Another key plank of the report calls for an official status for internally displaced people (IDPs), who have fled their homes, just like refugees, but don’t have the same rights because they haven’t crossed a border into another country.

That issue emerged during Canada’s ongoing resettlement of thousands of Yazidis, many of whom had been violently attacked by the so-called Islamic State group and forced to live in ramshackle camps, but hadn’t left Iraq’s border.

The UN Refugee Agency estimates there are 40 million IDPs, compared with 25 million refugees, even though just 15 per cent of its own funding goes to IDPs.

“Nobody’s taking any responsibility for them,” the former statesman said.

Another idea would have counters help create smartphone apps to help people in refugee camps apply for asylum, find adequate food and shelter, take courses and receive donations.

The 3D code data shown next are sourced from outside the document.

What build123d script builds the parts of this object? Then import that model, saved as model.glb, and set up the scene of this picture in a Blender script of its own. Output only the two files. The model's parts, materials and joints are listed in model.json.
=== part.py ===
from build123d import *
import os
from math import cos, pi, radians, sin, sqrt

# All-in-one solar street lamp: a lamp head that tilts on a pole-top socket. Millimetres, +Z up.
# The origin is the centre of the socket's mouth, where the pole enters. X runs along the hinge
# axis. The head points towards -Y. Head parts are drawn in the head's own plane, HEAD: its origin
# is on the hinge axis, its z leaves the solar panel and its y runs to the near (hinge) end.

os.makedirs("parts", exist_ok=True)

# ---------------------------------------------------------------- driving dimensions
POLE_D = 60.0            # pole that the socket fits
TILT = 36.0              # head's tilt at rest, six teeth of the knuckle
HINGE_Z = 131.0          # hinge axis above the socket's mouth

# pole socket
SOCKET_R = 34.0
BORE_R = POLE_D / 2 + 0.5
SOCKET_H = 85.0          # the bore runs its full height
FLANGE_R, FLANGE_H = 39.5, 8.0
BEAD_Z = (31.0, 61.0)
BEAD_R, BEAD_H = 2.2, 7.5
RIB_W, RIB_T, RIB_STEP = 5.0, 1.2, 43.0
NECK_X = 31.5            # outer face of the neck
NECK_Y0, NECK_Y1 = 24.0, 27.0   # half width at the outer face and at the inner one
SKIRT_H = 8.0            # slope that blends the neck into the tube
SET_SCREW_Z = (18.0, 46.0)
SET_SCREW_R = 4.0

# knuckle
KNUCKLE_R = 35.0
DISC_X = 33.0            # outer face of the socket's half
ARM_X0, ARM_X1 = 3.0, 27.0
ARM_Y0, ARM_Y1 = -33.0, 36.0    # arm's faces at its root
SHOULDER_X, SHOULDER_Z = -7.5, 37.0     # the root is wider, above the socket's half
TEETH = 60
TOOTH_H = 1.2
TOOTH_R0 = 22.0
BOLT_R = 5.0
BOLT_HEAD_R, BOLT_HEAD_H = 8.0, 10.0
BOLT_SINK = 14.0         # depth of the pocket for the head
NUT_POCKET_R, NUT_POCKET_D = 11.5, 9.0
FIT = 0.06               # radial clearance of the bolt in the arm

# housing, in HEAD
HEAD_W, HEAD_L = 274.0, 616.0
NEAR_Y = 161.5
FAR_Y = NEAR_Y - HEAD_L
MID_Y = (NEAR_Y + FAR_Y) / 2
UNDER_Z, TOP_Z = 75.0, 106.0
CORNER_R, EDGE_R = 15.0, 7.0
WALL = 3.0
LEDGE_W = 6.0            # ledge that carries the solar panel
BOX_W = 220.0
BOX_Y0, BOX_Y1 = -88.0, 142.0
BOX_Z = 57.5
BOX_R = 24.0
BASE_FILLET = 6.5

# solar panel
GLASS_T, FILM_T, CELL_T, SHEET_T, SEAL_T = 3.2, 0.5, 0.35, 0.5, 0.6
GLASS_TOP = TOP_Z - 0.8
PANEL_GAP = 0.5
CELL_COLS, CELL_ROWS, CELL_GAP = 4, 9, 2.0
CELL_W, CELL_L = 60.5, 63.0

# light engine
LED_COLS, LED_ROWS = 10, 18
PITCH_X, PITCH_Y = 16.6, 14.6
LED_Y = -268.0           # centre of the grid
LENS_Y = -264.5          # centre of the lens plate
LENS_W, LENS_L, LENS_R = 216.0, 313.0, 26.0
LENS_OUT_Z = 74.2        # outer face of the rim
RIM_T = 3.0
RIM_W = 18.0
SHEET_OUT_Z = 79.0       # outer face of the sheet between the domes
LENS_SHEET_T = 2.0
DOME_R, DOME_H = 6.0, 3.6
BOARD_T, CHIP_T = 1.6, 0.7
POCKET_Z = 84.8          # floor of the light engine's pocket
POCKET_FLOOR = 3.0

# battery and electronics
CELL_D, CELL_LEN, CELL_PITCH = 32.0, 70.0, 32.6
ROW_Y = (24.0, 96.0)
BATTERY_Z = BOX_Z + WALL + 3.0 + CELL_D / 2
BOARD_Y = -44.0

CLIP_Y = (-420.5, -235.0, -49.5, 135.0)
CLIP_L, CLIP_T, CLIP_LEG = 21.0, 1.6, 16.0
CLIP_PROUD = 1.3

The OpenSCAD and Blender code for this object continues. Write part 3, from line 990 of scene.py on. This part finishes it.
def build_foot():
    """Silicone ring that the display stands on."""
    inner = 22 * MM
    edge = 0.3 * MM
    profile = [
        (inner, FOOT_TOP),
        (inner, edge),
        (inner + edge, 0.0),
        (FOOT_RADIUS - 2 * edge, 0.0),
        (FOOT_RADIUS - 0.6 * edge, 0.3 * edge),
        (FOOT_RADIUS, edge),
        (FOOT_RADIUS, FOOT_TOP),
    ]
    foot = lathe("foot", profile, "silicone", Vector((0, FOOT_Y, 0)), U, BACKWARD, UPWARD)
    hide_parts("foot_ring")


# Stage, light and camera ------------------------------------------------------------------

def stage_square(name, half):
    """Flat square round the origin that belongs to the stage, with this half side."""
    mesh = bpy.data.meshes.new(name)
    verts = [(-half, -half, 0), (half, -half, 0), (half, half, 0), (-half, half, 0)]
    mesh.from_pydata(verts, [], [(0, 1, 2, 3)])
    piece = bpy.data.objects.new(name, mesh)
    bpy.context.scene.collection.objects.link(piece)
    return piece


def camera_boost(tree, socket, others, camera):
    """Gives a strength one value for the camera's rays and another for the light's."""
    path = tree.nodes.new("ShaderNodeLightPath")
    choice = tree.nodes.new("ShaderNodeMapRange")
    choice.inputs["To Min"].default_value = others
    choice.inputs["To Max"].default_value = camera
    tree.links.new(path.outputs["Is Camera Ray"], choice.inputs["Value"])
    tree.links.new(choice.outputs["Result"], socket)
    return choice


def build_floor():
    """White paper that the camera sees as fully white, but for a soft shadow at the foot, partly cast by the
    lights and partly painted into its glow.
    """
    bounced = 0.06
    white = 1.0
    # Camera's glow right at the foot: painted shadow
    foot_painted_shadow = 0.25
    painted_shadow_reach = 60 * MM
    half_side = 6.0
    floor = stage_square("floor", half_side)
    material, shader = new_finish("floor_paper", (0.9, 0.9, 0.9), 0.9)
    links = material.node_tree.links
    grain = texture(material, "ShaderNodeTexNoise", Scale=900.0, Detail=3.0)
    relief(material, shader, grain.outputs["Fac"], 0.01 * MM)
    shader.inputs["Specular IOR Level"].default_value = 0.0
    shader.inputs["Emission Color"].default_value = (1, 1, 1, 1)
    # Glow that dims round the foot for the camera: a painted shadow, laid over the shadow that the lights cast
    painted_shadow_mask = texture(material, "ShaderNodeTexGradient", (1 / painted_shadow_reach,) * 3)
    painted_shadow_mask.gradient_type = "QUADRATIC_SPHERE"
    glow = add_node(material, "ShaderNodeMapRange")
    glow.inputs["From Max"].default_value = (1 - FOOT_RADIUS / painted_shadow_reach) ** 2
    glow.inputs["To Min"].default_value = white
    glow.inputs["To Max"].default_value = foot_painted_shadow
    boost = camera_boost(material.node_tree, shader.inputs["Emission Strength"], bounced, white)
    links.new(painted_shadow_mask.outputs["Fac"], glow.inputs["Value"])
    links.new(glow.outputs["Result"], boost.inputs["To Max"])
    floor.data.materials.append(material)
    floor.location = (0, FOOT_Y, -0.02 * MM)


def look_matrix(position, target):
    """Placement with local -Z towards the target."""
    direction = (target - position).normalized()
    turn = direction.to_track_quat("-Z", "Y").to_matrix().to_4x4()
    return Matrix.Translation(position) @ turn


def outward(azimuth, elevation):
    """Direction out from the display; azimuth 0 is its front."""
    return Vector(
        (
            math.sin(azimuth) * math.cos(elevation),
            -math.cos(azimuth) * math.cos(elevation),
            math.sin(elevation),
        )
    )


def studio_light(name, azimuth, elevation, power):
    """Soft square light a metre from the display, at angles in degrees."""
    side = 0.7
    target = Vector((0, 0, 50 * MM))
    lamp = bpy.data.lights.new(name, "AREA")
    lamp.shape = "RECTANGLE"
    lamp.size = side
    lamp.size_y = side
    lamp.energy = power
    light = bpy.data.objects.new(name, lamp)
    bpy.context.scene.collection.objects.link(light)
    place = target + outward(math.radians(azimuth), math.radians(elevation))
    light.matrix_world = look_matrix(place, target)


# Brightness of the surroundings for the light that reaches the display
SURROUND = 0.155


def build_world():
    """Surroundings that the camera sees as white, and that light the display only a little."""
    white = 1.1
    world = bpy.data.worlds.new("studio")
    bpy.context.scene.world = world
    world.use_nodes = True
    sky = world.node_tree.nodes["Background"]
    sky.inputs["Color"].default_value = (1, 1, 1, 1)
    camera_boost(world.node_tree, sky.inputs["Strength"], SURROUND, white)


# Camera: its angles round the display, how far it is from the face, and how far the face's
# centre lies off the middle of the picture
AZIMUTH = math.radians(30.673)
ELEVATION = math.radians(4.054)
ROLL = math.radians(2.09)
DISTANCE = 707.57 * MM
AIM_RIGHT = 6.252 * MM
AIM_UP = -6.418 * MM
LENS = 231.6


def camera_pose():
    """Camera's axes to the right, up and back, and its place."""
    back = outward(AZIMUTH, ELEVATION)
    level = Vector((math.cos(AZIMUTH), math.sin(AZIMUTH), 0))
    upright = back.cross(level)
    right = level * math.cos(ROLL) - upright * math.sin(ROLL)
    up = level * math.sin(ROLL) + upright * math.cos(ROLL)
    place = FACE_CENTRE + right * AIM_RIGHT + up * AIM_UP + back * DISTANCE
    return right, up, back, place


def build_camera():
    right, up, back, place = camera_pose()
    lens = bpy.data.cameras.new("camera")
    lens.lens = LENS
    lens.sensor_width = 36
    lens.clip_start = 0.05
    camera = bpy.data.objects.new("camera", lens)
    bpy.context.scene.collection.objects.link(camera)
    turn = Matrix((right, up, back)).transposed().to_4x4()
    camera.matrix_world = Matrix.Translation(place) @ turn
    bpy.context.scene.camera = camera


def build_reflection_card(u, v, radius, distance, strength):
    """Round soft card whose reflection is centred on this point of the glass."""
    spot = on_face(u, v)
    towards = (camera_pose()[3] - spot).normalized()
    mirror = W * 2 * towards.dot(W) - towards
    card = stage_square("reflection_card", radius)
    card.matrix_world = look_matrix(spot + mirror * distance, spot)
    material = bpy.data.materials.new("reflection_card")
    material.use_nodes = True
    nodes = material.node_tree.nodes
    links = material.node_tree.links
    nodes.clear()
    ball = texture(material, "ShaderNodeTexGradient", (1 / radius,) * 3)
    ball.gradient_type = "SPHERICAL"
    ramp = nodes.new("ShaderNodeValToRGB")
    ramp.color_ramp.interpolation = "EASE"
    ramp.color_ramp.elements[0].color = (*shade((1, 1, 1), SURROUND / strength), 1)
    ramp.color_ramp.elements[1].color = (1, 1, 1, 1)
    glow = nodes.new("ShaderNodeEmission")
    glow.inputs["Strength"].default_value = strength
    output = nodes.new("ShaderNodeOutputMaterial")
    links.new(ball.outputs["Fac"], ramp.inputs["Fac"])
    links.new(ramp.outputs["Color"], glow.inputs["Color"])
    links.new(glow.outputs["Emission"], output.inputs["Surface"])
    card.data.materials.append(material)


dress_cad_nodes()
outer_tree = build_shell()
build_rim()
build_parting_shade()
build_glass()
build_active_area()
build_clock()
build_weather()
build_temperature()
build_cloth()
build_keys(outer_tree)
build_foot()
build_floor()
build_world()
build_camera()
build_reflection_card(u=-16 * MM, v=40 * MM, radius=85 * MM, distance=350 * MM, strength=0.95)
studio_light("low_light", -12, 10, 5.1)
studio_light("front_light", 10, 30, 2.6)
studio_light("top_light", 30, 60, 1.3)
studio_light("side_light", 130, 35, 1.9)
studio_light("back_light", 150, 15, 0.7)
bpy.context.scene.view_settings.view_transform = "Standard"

The report calls on countries to better co-ordinate refugee resettlement, hold each other to account and share stories of refugee success, such as communities whose economies have been jump started by newcomers.

Those recommendations all echo the UN’s Global Compact for Migration, a document that outlined suggestions on how to improve asylum systems, but attracted controversy worldwide in the lead up to its December signing.

The federal Conservatives claimed the pact would undermine federal authority, despite it explicitly stating countries ought to have sovereignty over their border and asylum policies.

Axworthy said today’s report goes further, by touching on financial and political moves that fall beyond the UN mandate. He’s optimistic, in spite of last month’s imbroglio.

“There’s enough goodwill out there, it just needs political leadership right now, which it really doesn’t have,” he said, pointing to existing programs that help refugees, which the report cites.

He noted climate change will likely cause millions to flee their coastal towns and island nations in the future.